Once the butter and sugar are completely creamed together (beating about 5 minutes), add the cooled flour mixture and you are going to beat the mixture with the wire whisk attachment for a good 5 minutes. The mixture will go from having a separated look to coming together into a beautiful whipped cream. Just when you think it isn’t going to work it will start getting fluffy and look like a delicious whipped frosting. Go ahead. Sneak a little taste. Just be warned that you may not be able to stop eating it.
We wanted a nice, thick layer of frosting on our cake. If you’d just like a thin layer of frosting you can halve the frosting recipe.
You can leave the cake a pure, snowy white if you’d like, or press some sliced almonds onto the sides. Arrange a few whole almonds on the top . Make it your own and be proud of it!
I’d say our first try at making cooked frosting was a success. What about you? Have you ever tried homemade whipped frosting or from-scratch cakes? I’d love it if you shared any other hints for homemade cakes or whipped frosting with us!
Leave more time for dessert! Cook just once a month with Once A Month Meals! Join here for easy meal planning. We’re affiliates for Once A Month Meals and are loving their service. Menu options include paleo, gluten free, vegetarian, traditional and more! Join here.
Light, moist and velvety, this Almond Cream Cake has a homemade cooked, whipped frosting that pairs perfectly with the almond cake. Top with sliced almonds.
- 1 cup butter softened
- 1 1/2 cups granulated sugar
- 3 cups cake flour* spooned & measured carefully
- 1/2 teaspoon salt
- 2 teaspoons baking powder
- 1 cup milk 2% milkfat
- 1 teaspoon almond extract
- 3/4 cup egg whites plus 3 tablespoons*
- 1/2 cup plus 2 tablespoons white flour
- 2 cups milk
- 1 1/2 teaspoons almond extract
- 2 cups butter softened
- 2 cups granulated sugar
- Sliced almonds and whole almonds for decorating
Using a stand mixer, beat the egg whites with the whisk attachment until they are stiff and form peaks. This may take a minute or two. Pour the egg whites into another bowl and place them in the refrigerator until you're ready to add them to the batter.
Using the same bowl that you used to beat the egg whites, place the softened butter in and cream the butter for about 2 minutes (using the beater blade attachmenuntil it is white in appearance.
Add the sugar to the butter and beat until fluffy (about another 1-2 minutes).
In a small bowl, combine the flour (measured carefully*), salt and baking powder. Set aside.
In another bowl, combine the milk and almond extract.

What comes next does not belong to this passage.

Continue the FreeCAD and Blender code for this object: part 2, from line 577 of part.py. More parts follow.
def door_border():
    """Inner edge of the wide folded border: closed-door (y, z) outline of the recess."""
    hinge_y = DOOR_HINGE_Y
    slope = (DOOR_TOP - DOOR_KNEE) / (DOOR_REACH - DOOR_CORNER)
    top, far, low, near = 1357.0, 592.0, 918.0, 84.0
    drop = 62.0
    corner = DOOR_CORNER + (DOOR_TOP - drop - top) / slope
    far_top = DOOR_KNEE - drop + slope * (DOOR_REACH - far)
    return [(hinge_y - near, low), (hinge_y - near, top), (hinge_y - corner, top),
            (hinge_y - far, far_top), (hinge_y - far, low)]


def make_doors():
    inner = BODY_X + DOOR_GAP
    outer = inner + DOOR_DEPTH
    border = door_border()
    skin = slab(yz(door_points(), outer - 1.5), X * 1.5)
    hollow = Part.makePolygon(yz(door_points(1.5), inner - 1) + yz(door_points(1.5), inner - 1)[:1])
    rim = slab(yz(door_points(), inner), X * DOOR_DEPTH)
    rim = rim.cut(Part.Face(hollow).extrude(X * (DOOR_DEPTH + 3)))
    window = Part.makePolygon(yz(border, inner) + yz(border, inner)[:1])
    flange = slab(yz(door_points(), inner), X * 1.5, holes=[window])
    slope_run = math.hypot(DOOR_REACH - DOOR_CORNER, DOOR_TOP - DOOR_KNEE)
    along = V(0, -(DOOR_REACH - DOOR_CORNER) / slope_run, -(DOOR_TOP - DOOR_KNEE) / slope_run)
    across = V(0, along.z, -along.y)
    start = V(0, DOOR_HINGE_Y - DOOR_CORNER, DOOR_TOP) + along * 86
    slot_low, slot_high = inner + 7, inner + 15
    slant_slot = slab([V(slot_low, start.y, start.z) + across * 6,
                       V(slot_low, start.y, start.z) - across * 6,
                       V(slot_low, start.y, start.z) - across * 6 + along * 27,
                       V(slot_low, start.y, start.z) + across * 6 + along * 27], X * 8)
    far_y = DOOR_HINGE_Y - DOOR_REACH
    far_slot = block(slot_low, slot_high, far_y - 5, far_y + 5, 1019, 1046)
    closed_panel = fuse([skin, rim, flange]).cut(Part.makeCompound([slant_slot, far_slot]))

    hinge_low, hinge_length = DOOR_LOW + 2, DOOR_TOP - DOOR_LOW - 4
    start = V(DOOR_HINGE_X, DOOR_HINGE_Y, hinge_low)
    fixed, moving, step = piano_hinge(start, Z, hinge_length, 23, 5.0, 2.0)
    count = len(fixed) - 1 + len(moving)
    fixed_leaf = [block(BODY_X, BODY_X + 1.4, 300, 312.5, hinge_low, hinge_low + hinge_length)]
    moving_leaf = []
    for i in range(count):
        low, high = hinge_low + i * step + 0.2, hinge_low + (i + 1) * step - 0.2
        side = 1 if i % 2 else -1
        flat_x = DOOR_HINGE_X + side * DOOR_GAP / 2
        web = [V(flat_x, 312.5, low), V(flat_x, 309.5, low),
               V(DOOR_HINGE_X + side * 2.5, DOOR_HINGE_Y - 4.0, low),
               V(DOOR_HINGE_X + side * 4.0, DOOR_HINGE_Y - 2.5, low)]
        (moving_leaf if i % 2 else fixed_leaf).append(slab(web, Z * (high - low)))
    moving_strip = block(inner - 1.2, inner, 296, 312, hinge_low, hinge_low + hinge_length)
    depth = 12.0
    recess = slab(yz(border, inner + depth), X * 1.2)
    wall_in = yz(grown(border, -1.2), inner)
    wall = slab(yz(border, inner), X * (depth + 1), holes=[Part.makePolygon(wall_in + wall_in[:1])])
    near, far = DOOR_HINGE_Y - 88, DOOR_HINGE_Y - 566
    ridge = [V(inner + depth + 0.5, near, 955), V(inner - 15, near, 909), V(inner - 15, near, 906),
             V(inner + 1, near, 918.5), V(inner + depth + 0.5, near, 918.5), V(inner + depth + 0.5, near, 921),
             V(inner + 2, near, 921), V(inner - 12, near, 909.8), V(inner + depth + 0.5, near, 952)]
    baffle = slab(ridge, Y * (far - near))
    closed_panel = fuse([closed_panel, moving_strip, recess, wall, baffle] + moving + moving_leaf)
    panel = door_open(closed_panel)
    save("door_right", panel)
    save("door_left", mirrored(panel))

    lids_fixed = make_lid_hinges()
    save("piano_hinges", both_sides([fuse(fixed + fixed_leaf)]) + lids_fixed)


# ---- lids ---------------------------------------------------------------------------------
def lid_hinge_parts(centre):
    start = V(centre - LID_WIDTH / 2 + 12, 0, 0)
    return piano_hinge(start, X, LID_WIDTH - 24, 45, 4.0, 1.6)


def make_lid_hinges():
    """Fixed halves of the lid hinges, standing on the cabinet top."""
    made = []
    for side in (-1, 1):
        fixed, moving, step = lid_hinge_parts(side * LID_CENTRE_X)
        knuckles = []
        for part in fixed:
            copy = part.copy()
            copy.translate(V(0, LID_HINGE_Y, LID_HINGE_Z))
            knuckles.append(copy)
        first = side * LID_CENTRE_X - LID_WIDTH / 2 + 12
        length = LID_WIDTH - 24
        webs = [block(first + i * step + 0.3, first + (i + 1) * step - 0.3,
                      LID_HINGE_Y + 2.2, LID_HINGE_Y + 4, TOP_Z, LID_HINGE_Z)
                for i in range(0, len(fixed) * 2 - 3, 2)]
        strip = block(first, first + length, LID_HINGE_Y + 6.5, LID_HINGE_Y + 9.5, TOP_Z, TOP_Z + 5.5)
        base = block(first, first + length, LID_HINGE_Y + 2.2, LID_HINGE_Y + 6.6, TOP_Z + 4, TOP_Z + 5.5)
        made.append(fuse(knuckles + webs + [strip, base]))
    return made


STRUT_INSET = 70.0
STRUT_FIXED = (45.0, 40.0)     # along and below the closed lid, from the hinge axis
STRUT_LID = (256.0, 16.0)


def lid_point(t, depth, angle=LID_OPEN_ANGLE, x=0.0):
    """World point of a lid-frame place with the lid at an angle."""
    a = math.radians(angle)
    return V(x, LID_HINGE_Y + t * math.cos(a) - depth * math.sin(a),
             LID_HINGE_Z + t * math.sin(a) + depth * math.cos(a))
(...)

Add the flour mixture to the butter/sugar mixture alternately with the milk.
Add the stiffly beaten eggs to the cake batter. Fold the egg whites in gently. Do not overmix at this point. If you do, your cake will become more dense.
Grease and flour 2 9" round cake pans. Pour the cake batter equally into the prepared cake pans.
Bake the cakes at 350 degrees for 25-27 minutes or until the top bounces back when you touch it.
Allow the cakes to cool for 10 minutes, then loosen the edges and remove them from the pans to a wire rack, allowing them to cool completely.
While the cakes are cooling, prepare the frosting. In a saucepan, whisk the flour into the milk over medium-low heat until it thickens. Stir it constantly, lowering the heat to low if needed. The consistency should be very thick, like mashed potatoes. This step took about 12-15 minutes.
Remove the pan from the heat and set the pan in a bowl of ice for 5-10 minutes to quicken the cooling process. The temperature of the mixture should be at room temperature.
Stir in the almond extract.
If you have a food processor, process the white sugar for a minute or so so that the granules become finer.
While the mixture is cooling, cream together the butter and processed sugar using a stand mixer with the whisk attachment until light and fluffy. Do this for 5 minutes until the sugar is completely creamed and there is no graininess left.
Add the cooled flour mixture and beat it until it all combines and looks like whipped cream. This will take about another 3-5 minutes of beating. Keep scraping the sides of the bowl while the mixture is beating together so that everything gets well incorporated. Once the mixture has the texture of fluffy whipped cream, you are ready to ice the cake.
Once the cakes are cool, place one cake on a cake plate. Spread frosting on top of that layer, then place the other cake on top of the frosted cake. Use the remainder of the frosting to frost the top and sides of the cake.
Decorate the sides and top with sliced and whole almonds, as the picture shows, if desired.